Somut uyuşmazlıkta, davacının terfi ettirilmemesine ilişkin işlemin iptali ile yoksun kaldığı maaş farklarının yasal faizi ile birlikte davacıya ödenmesi yolunda İdare Mahkemesinin kararının Danıştay Beşinci Dairesinin 08/01/2019 günlü, E:2016/21529, K:2019/93 sayılı kararıyla iptale ilişkin kısmının gerekçeli onanmasına, kabule ilişkin kısmının ise bozulmasına hükmedildiği; davalı idare tarafından karar düzeltme yoluna başvurulması üzerine Dairemizin 05/10/2021 günlü, E:2021/2872, K:2021/3123 sayılı kararıyla karar düzeltme isteminin reddedildiği; sonuç itibarıyla Mahkeme kararının iptale ilişkin kısmının kesinleştiği, daha sonra Mahkemece bozma kararına uyularak, yoksun kalınan maaş farklarının yasal faiziyle birlikte ödenmesi istemi yönünden karar verilmesine yer olmadığına karar verildiği anlaşılmaktadır.
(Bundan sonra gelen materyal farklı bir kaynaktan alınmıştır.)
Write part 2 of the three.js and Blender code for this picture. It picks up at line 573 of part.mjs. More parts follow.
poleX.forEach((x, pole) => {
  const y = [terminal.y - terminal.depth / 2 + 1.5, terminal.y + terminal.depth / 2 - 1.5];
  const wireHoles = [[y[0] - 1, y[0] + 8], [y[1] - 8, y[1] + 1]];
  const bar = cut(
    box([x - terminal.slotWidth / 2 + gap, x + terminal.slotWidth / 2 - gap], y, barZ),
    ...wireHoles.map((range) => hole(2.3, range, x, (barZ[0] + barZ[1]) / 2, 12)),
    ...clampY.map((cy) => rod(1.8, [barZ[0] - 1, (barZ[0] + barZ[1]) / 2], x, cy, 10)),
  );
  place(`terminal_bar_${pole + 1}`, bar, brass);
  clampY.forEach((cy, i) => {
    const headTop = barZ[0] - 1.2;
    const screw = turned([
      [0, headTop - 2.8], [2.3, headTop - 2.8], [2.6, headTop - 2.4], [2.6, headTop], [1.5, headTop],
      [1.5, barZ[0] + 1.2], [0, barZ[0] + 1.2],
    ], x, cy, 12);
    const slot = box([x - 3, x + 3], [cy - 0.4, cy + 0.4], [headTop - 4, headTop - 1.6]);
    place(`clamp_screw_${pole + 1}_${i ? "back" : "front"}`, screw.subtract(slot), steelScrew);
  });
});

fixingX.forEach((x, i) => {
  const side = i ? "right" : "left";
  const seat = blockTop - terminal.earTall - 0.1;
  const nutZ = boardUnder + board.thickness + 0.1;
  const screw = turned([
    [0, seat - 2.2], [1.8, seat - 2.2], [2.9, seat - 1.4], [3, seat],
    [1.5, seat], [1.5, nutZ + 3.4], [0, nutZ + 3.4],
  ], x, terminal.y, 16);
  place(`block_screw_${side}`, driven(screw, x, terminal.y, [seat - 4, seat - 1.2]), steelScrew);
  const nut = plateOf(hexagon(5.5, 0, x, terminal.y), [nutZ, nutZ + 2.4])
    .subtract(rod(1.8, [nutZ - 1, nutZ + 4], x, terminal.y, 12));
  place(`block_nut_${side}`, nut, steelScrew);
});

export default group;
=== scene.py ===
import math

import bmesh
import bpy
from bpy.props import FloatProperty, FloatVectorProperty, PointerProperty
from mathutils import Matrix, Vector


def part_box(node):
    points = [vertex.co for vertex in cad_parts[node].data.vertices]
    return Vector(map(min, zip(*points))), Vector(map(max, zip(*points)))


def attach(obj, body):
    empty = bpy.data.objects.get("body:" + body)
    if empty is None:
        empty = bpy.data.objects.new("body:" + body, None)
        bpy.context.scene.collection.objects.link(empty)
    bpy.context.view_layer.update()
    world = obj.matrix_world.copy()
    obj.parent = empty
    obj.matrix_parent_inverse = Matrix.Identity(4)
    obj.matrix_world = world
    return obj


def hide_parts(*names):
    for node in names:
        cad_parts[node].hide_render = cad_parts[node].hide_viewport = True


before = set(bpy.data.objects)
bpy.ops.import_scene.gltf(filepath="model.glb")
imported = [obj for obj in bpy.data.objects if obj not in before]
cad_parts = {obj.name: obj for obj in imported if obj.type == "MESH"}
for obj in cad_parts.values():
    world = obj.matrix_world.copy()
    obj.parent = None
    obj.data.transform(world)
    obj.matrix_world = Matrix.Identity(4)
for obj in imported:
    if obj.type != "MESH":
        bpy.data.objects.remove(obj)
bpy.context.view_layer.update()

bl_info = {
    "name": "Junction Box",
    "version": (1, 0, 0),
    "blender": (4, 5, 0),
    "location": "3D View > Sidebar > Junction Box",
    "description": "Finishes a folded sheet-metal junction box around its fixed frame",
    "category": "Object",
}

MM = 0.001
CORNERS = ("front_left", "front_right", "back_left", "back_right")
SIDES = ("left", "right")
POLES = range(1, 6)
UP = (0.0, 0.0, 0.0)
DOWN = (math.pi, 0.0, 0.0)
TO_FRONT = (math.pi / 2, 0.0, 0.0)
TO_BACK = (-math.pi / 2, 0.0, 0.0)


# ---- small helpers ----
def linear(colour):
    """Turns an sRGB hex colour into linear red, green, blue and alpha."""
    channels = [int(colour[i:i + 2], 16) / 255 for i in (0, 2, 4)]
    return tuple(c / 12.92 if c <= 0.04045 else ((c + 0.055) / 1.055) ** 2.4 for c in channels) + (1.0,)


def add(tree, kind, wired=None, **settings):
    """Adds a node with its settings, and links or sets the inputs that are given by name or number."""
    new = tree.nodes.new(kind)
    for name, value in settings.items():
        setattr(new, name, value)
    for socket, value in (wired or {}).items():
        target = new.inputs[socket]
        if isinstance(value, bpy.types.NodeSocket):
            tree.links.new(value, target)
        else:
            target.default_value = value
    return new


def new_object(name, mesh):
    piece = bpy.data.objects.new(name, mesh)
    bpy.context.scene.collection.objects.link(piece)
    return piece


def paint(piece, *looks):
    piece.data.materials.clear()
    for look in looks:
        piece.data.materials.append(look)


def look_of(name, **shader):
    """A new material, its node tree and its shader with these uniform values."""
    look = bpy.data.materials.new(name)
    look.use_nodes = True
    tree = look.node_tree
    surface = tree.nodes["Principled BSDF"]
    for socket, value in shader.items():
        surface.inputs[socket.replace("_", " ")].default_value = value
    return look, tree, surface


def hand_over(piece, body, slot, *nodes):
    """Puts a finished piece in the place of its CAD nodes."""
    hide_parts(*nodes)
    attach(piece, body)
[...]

Davalı idare tarafından dosyaya sunulan temyiz dilekçesinde ise; Mahkeme kararının, onanarak kesinleşen iptale ilişkin kısmına yönelik hukuka aykırılık iddialarına yer verilerek bozulması istenilmektedir. Bu durumda; davalı idarenin bozma kararı sonrasında hakkında hüküm kurulmayan ve kesinleşen kısma yönelik olan temyiz isteminin incelenmesine yasal olanak bulunmamaktadır. Açıklanan nedenlerle; davalı idarenin temyiz isteminin incelenmeksizin reddine, 10/02/2022 tarihinde oybirliğiyle karar verildi.
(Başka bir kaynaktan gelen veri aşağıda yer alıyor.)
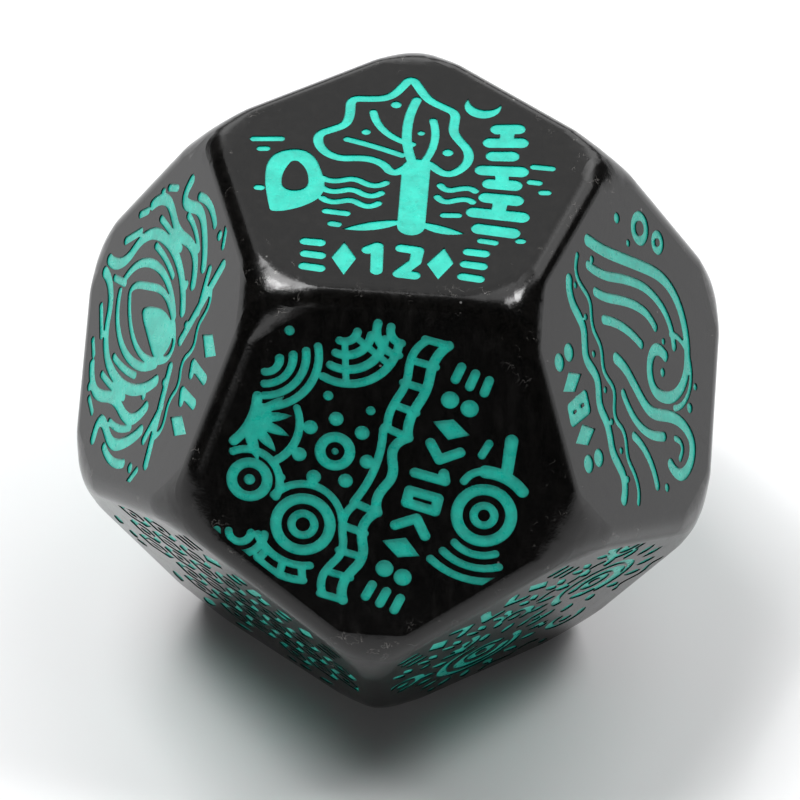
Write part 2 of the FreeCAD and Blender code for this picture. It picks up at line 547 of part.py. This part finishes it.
FACES = [
    (12, "top", "front", night_garden, "=*12*=", -0.05, -4.25, 1.7),
    (10, "front", "left", reef, "=:*>10<*:=", 0.1, 1.75, 1.45),
    (8, "right", "front", breaker, ":*8*:", 0.1, -4.25, 1.5),
    (11, "left", "front", camp_fire, "*11*", -0.2, -4.15, 1.6),
    (7, "low_front_right", "front", lily_pond, "=*>7<*=", 0.2, -4.2, 1.6),
    (4, "low_front_left", "front", honeycomb, "=*:4:*=", 0.0, -4.2, 1.6),
    (9, "back_right", "right", toadstools, "=*9*=", 0.0, -4.1, 1.5),
    (6, "back_left", "left", fish, "=*6*=", 0.0, -4.1, 1.5),
    (5, "low_left", "left", mountains, "*:5:*", 0.0, -4.2, 1.6),
    (3, "low_back", "back_right", snow_crystal, "=*3*=", 0.0, -4.2, 1.6),
    (2, "low_right", "right", blossom, ">*2*<", 0.0, -4.2, 1.6),
    (1, "bottom", "low_front_right", full_sun, "=*1*=", 0.0, -4.2, 1.6),
]
UNDERLINED = (6, 9)

FACE_MARGIN = 0.7                 # plain border between the drawing and the edge of a face


def drawing_area():
    """The five-sided part of a face that may be engraved."""
    reach = inradius * math.tan(LEAN / 2) - FACE_MARGIN * unit
    corner_reach = reach / math.cos(math.radians(36))
    corners = []
    for turn in range(5):
        angle = math.radians(72 * turn)
        corners.append(Vector(math.sin(angle), math.cos(angle), 0) * corner_reach)
    return Part.Face(Part.makePolygon(corners + corners[:1]))


def merged(faces, area):
    """Marks that cross or touch become one outline, cut off at the edge of the area."""
    joined = faces[0].multiFuse(faces[1:]) if len(faces) > 1 else faces[0]
    outline = Part.makeShell(joined.Faces).removeSplitter()
    return outline.common(area)


# ---------------------------------------------------------------- die body

def slab(name, normal):
    """The space between two opposite faces."""
    box = doc.addObject("Part::Box", name)
    box.setExpression("Length", "Dimensions.across_flats * 2")
    box.setExpression("Width", "Dimensions.across_flats * 2")
    box.setExpression("Height", "Dimensions.across_flats")
    turn = FreeCAD.Rotation(Vector(0, 0, 1), normal)
    corner = Vector(-2 * inradius, -2 * inradius, -inradius)
    box.Placement = FreeCAD.Placement(centre + turn.multVec(corner), turn)
    return box


ball = doc.addObject("Part::Sphere", "CornerBall")
ball.setExpression("Radius", "Dimensions.corner_radius")
ball.Placement = FreeCAD.Placement(centre, FreeCAD.Rotation())

blank = doc.addObject("Part::MultiCommon", "SharpBlank")
slab_faces = ("top", "front", "right", "back_right", "back_left", "left")
blank.Shapes = [ball] + [slab("Slab_" + face, NORMALS[face]) for face in slab_faces]
doc.recompute()

rounded = doc.addObject("Part::Fillet", "RoundedBlank")
rounded.Base = blank
fillets = []
for number, edge in enumerate(blank.Shape.Edges, start=1):
    straight = edge.Curve.TypeId == "Part::GeomLine"
    radius = sheet.edge_rounding if straight else sheet.corner_rounding
    fillets.append((number, radius, radius))
rounded.Edges = fillets

# ---------------------------------------------------------------- engravings and paint


def extruded(name, profile, inwards, top, bottom):
    """The solid between two depths below the face, each given as an expression."""
    solid = doc.addObject("Part::Extrusion", name)
    solid.Base = profile
    solid.DirMode = "Custom"
    solid.Dir = inwards
    solid.Solid = True
    solid.setExpression("LengthFwd", bottom)
    solid.setExpression("LengthRev", "-1 * " + top if top else "0")
    return solid


def engrave(label, placement, marks, area):
    """Add one drawing: its outline, the tool that cuts it and the paint that fills it."""
    profile = doc.addObject("Part::Feature", label + "_outline")
    profile.Shape = merged(marks, area)
    profile.Placement = placement
    inwards = placement.Rotation.multVec(Vector(0, 0, -1))
    cutter = extruded(label + "_cutter", profile, inwards, "", "Dimensions.engraving_depth")
    paint = extruded(label + "_paint", profile, inwards, "Dimensions.paint_recess",
                     "Dimensions.engraving_depth")
    paint.Label = label + "_paint"
    return cutter, paint


area = drawing_area()
cutters = []
paints = []
for number, face, foot, picture, marks, band_x, band_y, band_height in FACES:
    placement = face_placement(face, foot)
    numeral_marks = band(marks, band_x, band_y, band_height, number in UNDERLINED)
    for kind, drawing in (("picture", picture()), ("numeral", numeral_marks)):
        cutter, paint = engrave("face_%02d_%s" % (number, kind), placement, drawing, area)
        cutters.append(cutter)
        paints.append(paint)

cutting = doc.addObject("Part::Compound", "AllEngravings")
cutting.Links = cutters

body = doc.addObject("Part::Cut", "die_body")
body.Label = "die_body"
body.Base = rounded
body.Tool = cutting

# ---------------------------------------------------------------- check and write

doc.recompute()

for item in doc.Objects:
    if "Invalid" in item.State or "Error" in item.State:
        raise RuntimeError("%s did not compute" % item.Label)

os.makedirs("parts", exist_ok=True)
for piece in [body] + paints:
    if piece.Shape.isNull() or not piece.Shape.isValid():
        raise RuntimeError("%s has no valid shape" % piece.Label)
    piece.Shape.exportStep("parts/%s.step" % piece.Label)
    print(piece.Label, len(piece.Shape.Solids), "solids", round(piece.Shape.Volume, 3), "mm3")
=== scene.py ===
import math

import bpy
from mathutils import Matrix, Vector


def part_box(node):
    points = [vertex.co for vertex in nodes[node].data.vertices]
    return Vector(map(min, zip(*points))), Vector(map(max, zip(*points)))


# The visual model of a twelve-sided die: the CAD body and its paint keep their meshes, and this
# script gives them their materials, the floor, the studio light and the camera.  Metres, +Z up.

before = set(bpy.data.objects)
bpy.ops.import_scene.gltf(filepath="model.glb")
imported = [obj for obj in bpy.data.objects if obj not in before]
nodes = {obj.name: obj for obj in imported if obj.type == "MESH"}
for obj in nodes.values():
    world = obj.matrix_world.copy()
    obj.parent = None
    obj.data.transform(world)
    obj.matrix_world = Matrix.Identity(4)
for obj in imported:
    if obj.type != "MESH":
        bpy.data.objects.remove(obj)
bpy.context.view_layer.update()

MM = 0.001
low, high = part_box("die_body")
inradius = (high.z - low.z) / 2            # from the middle of the die to a face
centre = Vector((0, 0, low.z + inradius))

# Linear colours and refractive indices of the surfaces.
PLASTIC_IOR = 1.46
PLASTIC_DEEP = (0.0006, 0.0006, 0.0005)
PLASTIC_STREAK = (0.0034, 0.0030, 0.0026)
PLASTIC_GRAIN = (0.0060, 0.0057, 0.0054)
DUST = (0.16, 0.16, 0.155)
SCUFF = (0.20, 0.19, 0.18)
PAINT_IOR = 1.65
PAINT_DEEP = (0.004, 0.46, 0.36)
PAINT_FULL = (0.010, 0.63, 0.49)
PAINT_WORN = (0.003, 0.34, 0.26)
PAINT_FLECK = (0.10, 0.80, 0.66)
FLOOR_TONES = ((0.86, 0.86, 0.87), (0.88, 0.88, 0.885))

STREAK_TURN = (0.4, 0.2, 0.7)              # radians, so that streaks follow no face or edge
STREAK_STRETCH = (1.0, 1.0, 0.10)          # features ten times as long in one direction
CORNER_REACH = (11.45, 11.75)              # mm from the middle: where scuffs begin, and are full


# ---------------------------------------------------------------- node helpers

def new_material(name):
    """A material with its node tree and its shader."""
    material = bpy.data.materials.new(name)
    material.use_nodes = True
    tree = material.node_tree
    return material, tree, tree.nodes["Principled BSDF"]


def add(tree, kind, **settings):
    """A node of a kind, with some of its settings or input values."""
    node = tree.nodes.new(kind)
    for name, value in settings.items():
        if name in node.bl_rna.properties:
            setattr(node, name, value)
        else:
            node.inputs[name.replace("_", " ")].default_value = value
    return node


def place(tree):
    """Positions on the object in its own metres."""
    return add(tree, "ShaderNodeTexCoord").outputs["Object"]


def noise(tree, per_mm, detail=3.0, roughness=0.5, stretch=None):
    """Noise with so many features to a millimetre, which a stretch draws out into streaks."""
    texture = add(tree, "ShaderNodeTexNoise", Scale=per_mm / MM, Detail=detail, Roughness=roughness)
    where = place(tree)
    if stretch:
        mapping = add(tree, "ShaderNodeMapping")
        mapping.inputs["Scale"].default_value = stretch
        mapping.inputs["Rotation"].default_value = STREAK_TURN
        tree.links.new(where, mapping.inputs["Vector"])
        where = mapping.outputs["Vector"]
    tree.links.new(where, texture.inputs["Vector"])
    return texture.outputs["Fac"]


def remap(tree, source, low_in, high_in, low_out, high_out):
    """A value moved from one range to another, and held at its ends."""
    node = add(tree, "ShaderNodeMapRange")
    limits = {"From Min": low_in, "From Max": high_in, "To Min": low_out, "To Max": high_out}
    for name, value in limits.items():
        node.inputs[name].default_value = value
    tree.links.new(source, node.inputs["Value"])
    return node.outputs["Result"]


def blend(tree, share, first, second):
    """A colour between two, which may be sockets or plain colours."""
    node = add(tree, "ShaderNodeMix", data_type="RGBA")
    tree.links.new(share, node.inputs["Factor"])
    for name, colour in (("A", first), ("B", second)):
        socket = [item for item in node.inputs if item.name == name and item.type == "RGBA"][0]
        if isinstance(colour, tuple):
            socket.default_value = colour + (1.0,)
        else:
            tree.links.new(colour, socket)
    return [item for item in node.outputs if item.type == "RGBA"][0]


def bump(tree, height, distance_mm, strength, normal=None):
    """A normal raised by a height, on top of another normal if there is one."""
    node = add(tree, "ShaderNodeBump", Strength=strength, Distance=distance_mm * MM)
    tree.links.new(height, node.inputs["Height"])
    if normal is not None:
        tree.links.new(normal, node.inputs["Normal"])
    return node.outputs["Normal"]


# ---------------------------------------------------------------- materials

def specks(tree, per_mm, radius):
    """White where a few small dots are scattered, black elsewhere; the radius is in dot spacings."""
    dots = add(tree, "ShaderNodeTexVoronoi", feature="F1", Scale=per_mm / MM, Randomness=1.0)
    tree.links.new(place(tree), dots.inputs["Vector"])
    return remap(tree, dots.outputs["Distance"], radius, radius * 0.6, 0.0, 1.0)


def multiply(tree, first, second):
    """Two masks together."""
    node = add(tree, "ShaderNodeMath", operation="MULTIPLY")
    tree.links.new(first, node.inputs[0])
    tree.links.new(second, node.inputs[1])
    return node.outputs[0]


def near_corners(tree):
    """White on the corners, which are the farthest from the middle of the die, black on the faces."""
    reach = add(tree, "ShaderNodeVectorMath", operation="DISTANCE")
    tree.links.new(place(tree), reach.inputs[0])
    reach.inputs[1].default_value = centre
    begin, full = (distance * MM for distance in CORNER_REACH)
    return remap(tree, reach.outputs["Value"], begin, full, 0.0, 1.0)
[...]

Danıştay 15. Dairesi E:2016/3772 K:2016/3323
- İdari Yargılama Usulü Kanunu 46. Madde
- Temyiz
2577 Sayılı Kanun’un 46. maddesinin 2.fıkrasında özel kanunlarında ayrı süre gösterilmeyen hallerde, Danıştay dava daireleri ile idare ve vergi mahkemelerinin nihai kararlarına karşı tebliğ tarihini izleyen otuz gün içinde Danıştay’da temyiz yoluna başvurulabileceği; 48. maddesinin altıncı fıkrasında, temyizin kanuni süre geçtikten sonra yapılması halinde kararı veren mahkemenin, ilk derece mahkemesi olarak davaya bakan Danıştay dairesinin, temyiz isteminin reddine karar vereceği; mahkemenin veya Danıştay dairesinin bu kararlarına karşı, tebliğ tarihini izleyen günden itibaren yedi gün içinde temyiz yoluna başvurulabileceği; aynı maddenin yedinci fıkrasında, temyizin kanuni süre geçtikten sonra yapıldığı hususlarının, dosyanın gönderildiği Danıştay’ın ilgili dairesi ve kurulunca saptanması hallerinde de altıncı fıkrasında sözü edilen kararın daire ve kurulca verileceği kuralına yer verilmiştir.
Dosyanın incelenmesinden; temyiz edilen mahkeme kararının davalıya 04.03.2016 tarihinde tebliğ edildiği; davalı idare tarafından yukarıda anılan maddede belirtilen 7 günlük süre içerisinde, en geç 11.03.2016 tarihine kadar temyiz isteminde bulunulması gerekirken, bu süre geçirildikten sonra 14.03.2016 tarihinde kayda giren dilekçeyle temyiz isteminde bulunulduğu anlaşılmaktadır. Açıklanan nedenle, temyiz isteminin süre aşımı sebebiyle reddine, 09.05.2016 tarihinde oybirliği ile karar verildi.